“Show me a guy who can’t pitch inside and I’ll show you a loser.”

-Sandy Koufax

Keith is vacationing this week in his hometown of Thunder Bay, Ontario.  As a result, various members of the Macro team will be batting leadoff and writing the Early Look throughout the week.  So, rather than just the McCullough fastball coming at you every morning, this week you will get an opportunity to see some other pitches from the Hedgeye Research Bullpen.

Sandy Koufax at his prime was one of the best pitchers the game of baseball has, and perhaps ever will, see on the mound.  He played his entire career with the Brooklyn / Los Angeles Dodgers.  The peak of his career was from 1961 to 1966.  In that period, Koufax won three unanimous Cy Young Awards (the first three time winner in baseball), he pitched four no hitters (the first pitcher in baseball to do so), and on September 9, 1965 he became the sixth pitcher in the modern era to throw a perfect game.

Then in 1966, at 30-years old, after pitching in the Major Leagues for only nine years, Sandy Koufax retired. Many baseball pundits called it premature, but Sandy knew the truth.  He was out of bullets.

As I contemplate the economic leadership of the country, primarily Chairman Bernanke and Secretary Treasury Timmy Geithner, I have no doubts that they are smart men and have had some good seasons in their careers. Their challenge now, of course, is to play the game in front of them.  While 0% interest rates for an extended period is an interesting experiment, akin to playing around with the knuckleball in practice, it is not indicative of a Perfect Policy Game.

Chairman Bernanke gave us a bit of an inside look at his next pitches on Friday when he stated the following in his speech:

“Notwithstanding the fact that the policy rate is near its zero lower bound, the Federal Reserve retains a number of tools and strategies for providing additional stimulus. I will focus here on three that have been part of recent staff analyses and discussion at FOMC meetings: (1) conducting additional purchases of longer-term securities, (2) modifying the Committee’s communication, and (3) reducing the interest paid on excess reserves. I will also comment on a fourth strategy, proposed by several economists–namely, that the FOMC increase its inflation goals.”

The Chairman indicated he would only use the additional policy bullets above if the U.S. economy slowed further and that he is expecting the U.S. economy to pick up in 2011. 

The economic view from Hedgeye remains quite divergent from Chairman Bernanke’s.  We are pretty sure we couldn’t see a Koufax fastball, and we definitely don’t see an economic recovery in 2011.  The implications of Bernanke’s hope for a recovery in 2011 being wrong is the likelihood of more monetary pitches being thrown at the U.S. economy.

Unfortunately, we aren’t sure we have the right pitchers on the mound.  As Sandy Koufax said:

“A guy that throws what he intends to throw, that’s the sign of a good pitcher.”
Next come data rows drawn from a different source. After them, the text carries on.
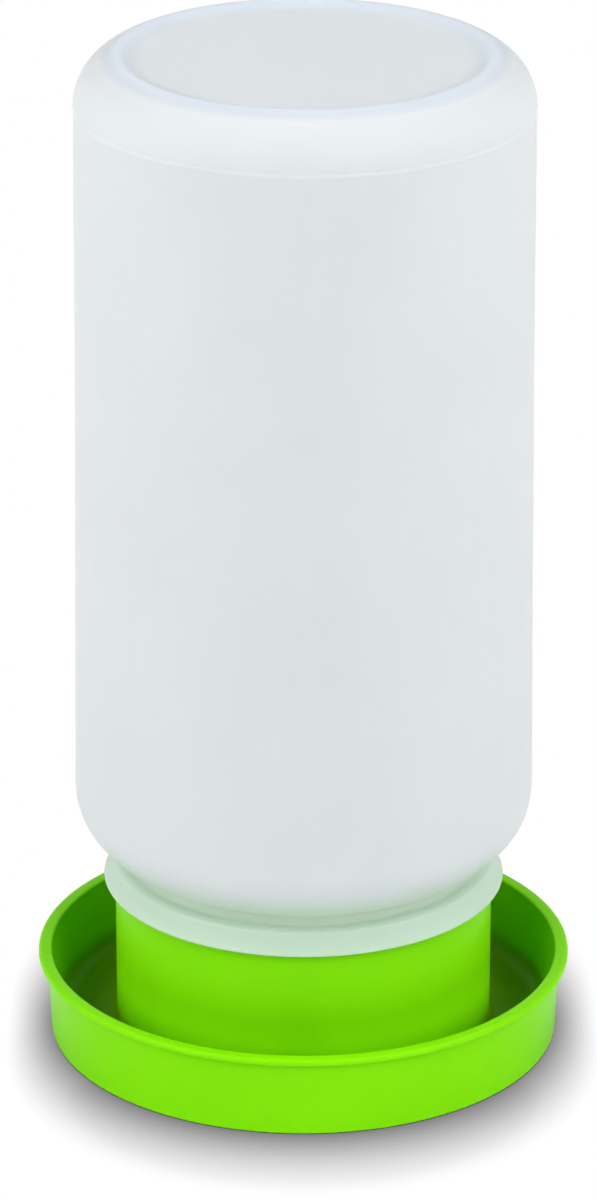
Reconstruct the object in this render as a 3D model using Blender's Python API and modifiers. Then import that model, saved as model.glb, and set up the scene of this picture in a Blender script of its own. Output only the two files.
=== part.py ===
"""Small poultry drinker: a one-litre jar standing upside down in a round drinking trough.

The jar's mouth dips into the cup inside the base's collar. Water runs from the cup through
two outlets at the collar's foot into the trough, until it has risen to the mouth's rim and
no more air can get into the jar. Metres, +Z up, origin at the middle of the underside.
"""

import math

import bmesh
import bpy

# Base: floor and trough
FOOT_HEIGHT = 0.0005
FOOT_WIDTH = 0.0045
FOOT_ROUND = 0.0009
FLOOR_THICKNESS = 0.0015
CHANNEL_WIDTH = 0.0112
TROUGH_DEPTH = 0.0154
TROUGH_WALL_AT_FLOOR = 0.0018
TROUGH_WALL_AT_LIP = 0.0013
TROUGH_WALL_LEAN = 0.0012
LIP_WIDTH = 0.0031
LIP_THICKNESS = 0.0013
LIP_ROUND = 0.0005
CORNER_FILLET = 0.0010

# Base: collar with its cup, and the water outlets at its foot
COLLAR_RADIUS = 0.0386
COLLAR_WALL = 0.0018
COLLAR_HEIGHT = 0.0310
COLLAR_ROUND = 0.0005
OUTLET_WIDTH = 0.0080
OUTLET_HEIGHT = 0.0064
OUTLET_SILL = 0.0003

# Closure: lugs on the jar's neck turn in under ledges inside the collar
CATCHES = 3
LEDGE_ARC = math.radians(50)
LEDGE_THICKNESS = 0.0022
LEDGE_DEPTH = 0.0042
LEDGE_CLEARANCE = 0.0005
STOP_WIDTH = 0.0020
LUG_ARC = math.radians(40)
LUG_THICKNESS = 0.0026
LUG_CLEARANCE = 0.0005
CATCH_GAP = 0.0004

# Jar: neck and flange
SEAT_GAP = 0.0003
NECK_GAP = 0.0024
NECK_WALL = 0.0015
MOUTH_LIFT = 0.0090
FLANGE_OVERHANG = 0.0019
FLANGE_FLARE = 0.0014
FLANGE_SKIRT = 0.0032
FLANGE_HEIGHT = 0.0061
FLANGE_ROUND = 0.0004
GROOVE_DEPTH = 0.0041
GROOVE_HEIGHT = 0.0016

# Jar: shoulder, body and heel
JAR_WALL = 0.0012
BODY_STANDOUT = 0.0055
LOWER_LENGTH = 0.0860
LOWER_TAPER = 0.0010
UPPER_LENGTH = 0.0570
UPPER_TAPER = 0.0003
SHOULDER_HEIGHT = 0.0145
SHOULDER_SWEEP = math.radians(60)
HEEL_RADIUS = 0.0105
HEEL_SWEEP = math.radians(72)
RECESS_DEPTH = 0.0011
RECESS_SLOPE = 0.0024

# Smoothness of the turned shapes
TURN_STEPS = 60
ARC_SAG = 0.00005
SHARP_EDGE = math.radians(35)
OVERLAP = 0.0006

# Places that both pieces share
FLOOR_TOP = FOOT_HEIGHT + FLOOR_THICKNESS
COLLAR_TOP = FLOOR_TOP + COLLAR_HEIGHT
CUP_RADIUS = COLLAR_RADIUS - COLLAR_WALL
NECK_RADIUS = CUP_RADIUS - NECK_GAP
SEAT_TOP = COLLAR_TOP + SEAT_GAP
LEDGE_TOP = COLLAR_TOP - LEDGE_DEPTH
LUG_TOP = LEDGE_TOP - LEDGE_THICKNESS - CATCH_GAP


def arc(centre, radii, start, end):
    """Points on an ellipse's arc in the (r, z) plane, both ends included."""
    widest_step = 2 * math.acos(1 - min(ARC_SAG / max(radii), 0.3))
    steps = max(2, math.ceil(abs(end - start) / widest_step))
    angles = [start + (end - start) * step / steps for step in range(steps + 1)]
    return [
        (centre[0] + radii[0] * math.cos(angle), centre[1] + radii[1] * math.sin(angle))
        for angle in angles
    ]


def round_arc(centre, radius, start_degrees, end_degrees):
    """The same on a circle, with the angles in degrees."""
    return arc(
        centre,
        (radius, radius),
        math.radians(start_degrees),
        math.radians(end_degrees),
    )


def turned(name, profile, collection):
    """Turns an (r, z) profile about Z with a Screw modifier, as a smooth closed solid."""
    outline = bpy.data.meshes.new(name + "_profile")
    outline.from_pydata(
        [(radius, 0, height) for radius, height in profile],
        [(point, point + 1) for point in range(len(profile) - 1)],
        [],
    )
    piece = bpy.data.objects.new(name, outline)
    collection.objects.link(piece)
    screw = piece.modifiers.new("turn", "SCREW")
    screw.angle = math.tau
    screw.steps = TURN_STEPS
    screw.render_steps = TURN_STEPS
    screw.use_merge_vertices = True
    screw.merge_threshold = 0.00001
    mesh = evaluated_mesh(piece)
    piece.modifiers.remove(screw)
    piece.data = mesh
    mesh.name = name
    mesh.shade_smooth()
    mesh.set_sharp_from_angle(angle=SHARP_EDGE)
    return piece


def evaluated_mesh(piece):
    """A new mesh of the object with its modifiers applied."""
    graph = bpy.context.evaluated_depsgraph_get()
    return bpy.data.meshes.new_from_object(piece.evaluated_get(graph))


def swept_block(shape, low, high, start, sweep):
    """Adds to bmesh `shape` a block from (r, z) `low` to `high`, turned through `sweep`."""
    corners = [
        (low[0], low[1]),
        (high[0], low[1]),
        (high[0], high[1]),
        (low[0], high[1]),
    ]
    ends = [
        shape.verts.new(
            (radius * math.cos(start), radius * math.sin(start), height)
        )
        for radius, height in corners
    ]
    face = shape.faces.new(ends)
    bmesh.ops.spin(
        shape,
        geom=[face, *face.edges, *face.verts],
        cent=(0, 0, 0),
        axis=(0, 0, 1),
        angle=sweep,
        steps=max(1, round(sweep / math.tau * TURN_STEPS)),
    )


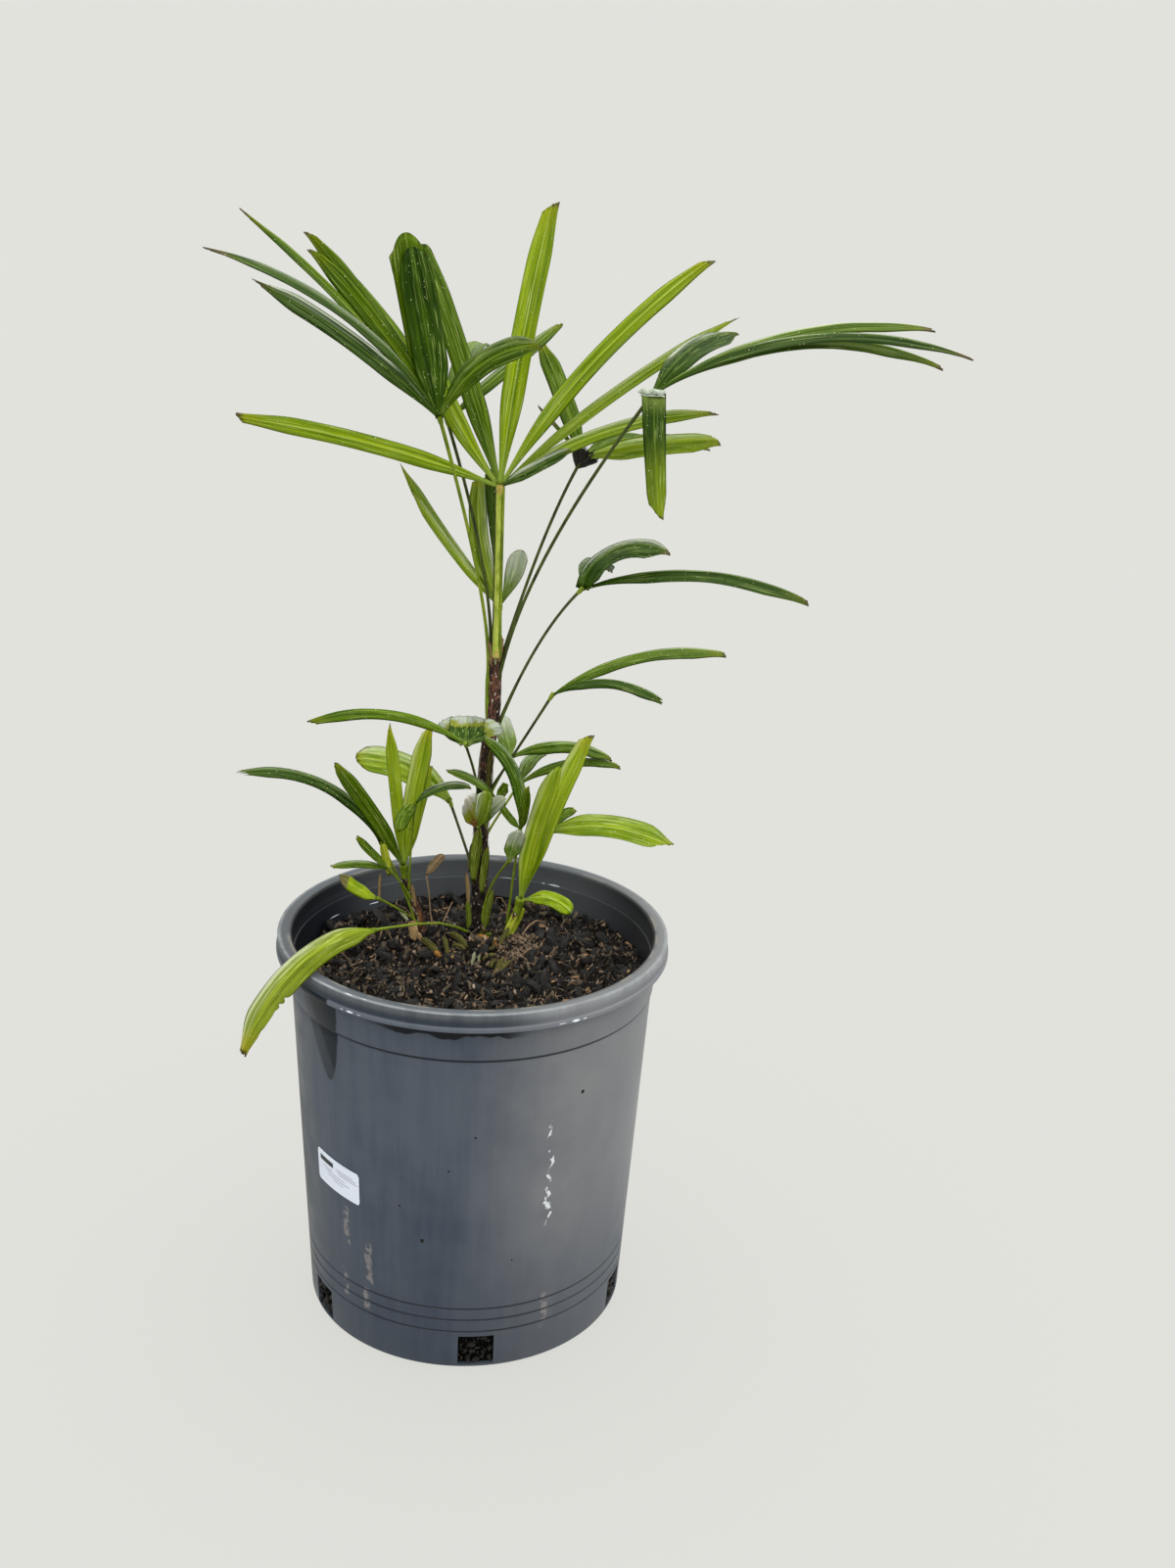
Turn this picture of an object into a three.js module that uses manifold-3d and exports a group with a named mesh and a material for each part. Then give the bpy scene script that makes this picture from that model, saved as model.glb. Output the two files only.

One good metric for evaluating the economic leadership and their ability to know what they are pitching is the unemployment rate.  In the chart below, we’ve highlighted the unemployment of the G-7 over the past three years.  In order to further emphasize this point, we’ve highlighted directly below the increase (a positive number), or the decrease (a negative numbers), of unemployment for these nations over the past three years:

-          Canadian unemployment increased by 1.9%;

-          French unemployment increased by 1.7%;

-          German unemployment decreased by (1.3%);

-          Italian unemployment increased by 2.0%;

-          Japanese unemployment increased by 1.6%;

-          U.K unemployment increased by 2.5%; and

-          U.S. unemployment increased by 4.9%.

The scoreboard obviously doesn’t lie.  The score as it relates to the one critical factor of unemployment suggests that the economic leadership team of the United States needs to go down to the minors for some seasoning to work on their ability to hit the strike zone.  Most disconcerting, of course, is that one core objective of the stimulus plan was to offset an increase in unemployment.  When we see unemployment set to accelerate and government debt growing, it’s pretty clear our pitchers in Washington “didn’t throw what they intended.”

The one key takeaway from Chairman Bernanke’s speech should be that he remains somewhat naïve about how much the U.S. economy has slowed, and its ability to regain trend line growth.  But even if he does find economic faith and begin to understand the economic reality of the United States, the fact remains, the Chairman’s out of bullets.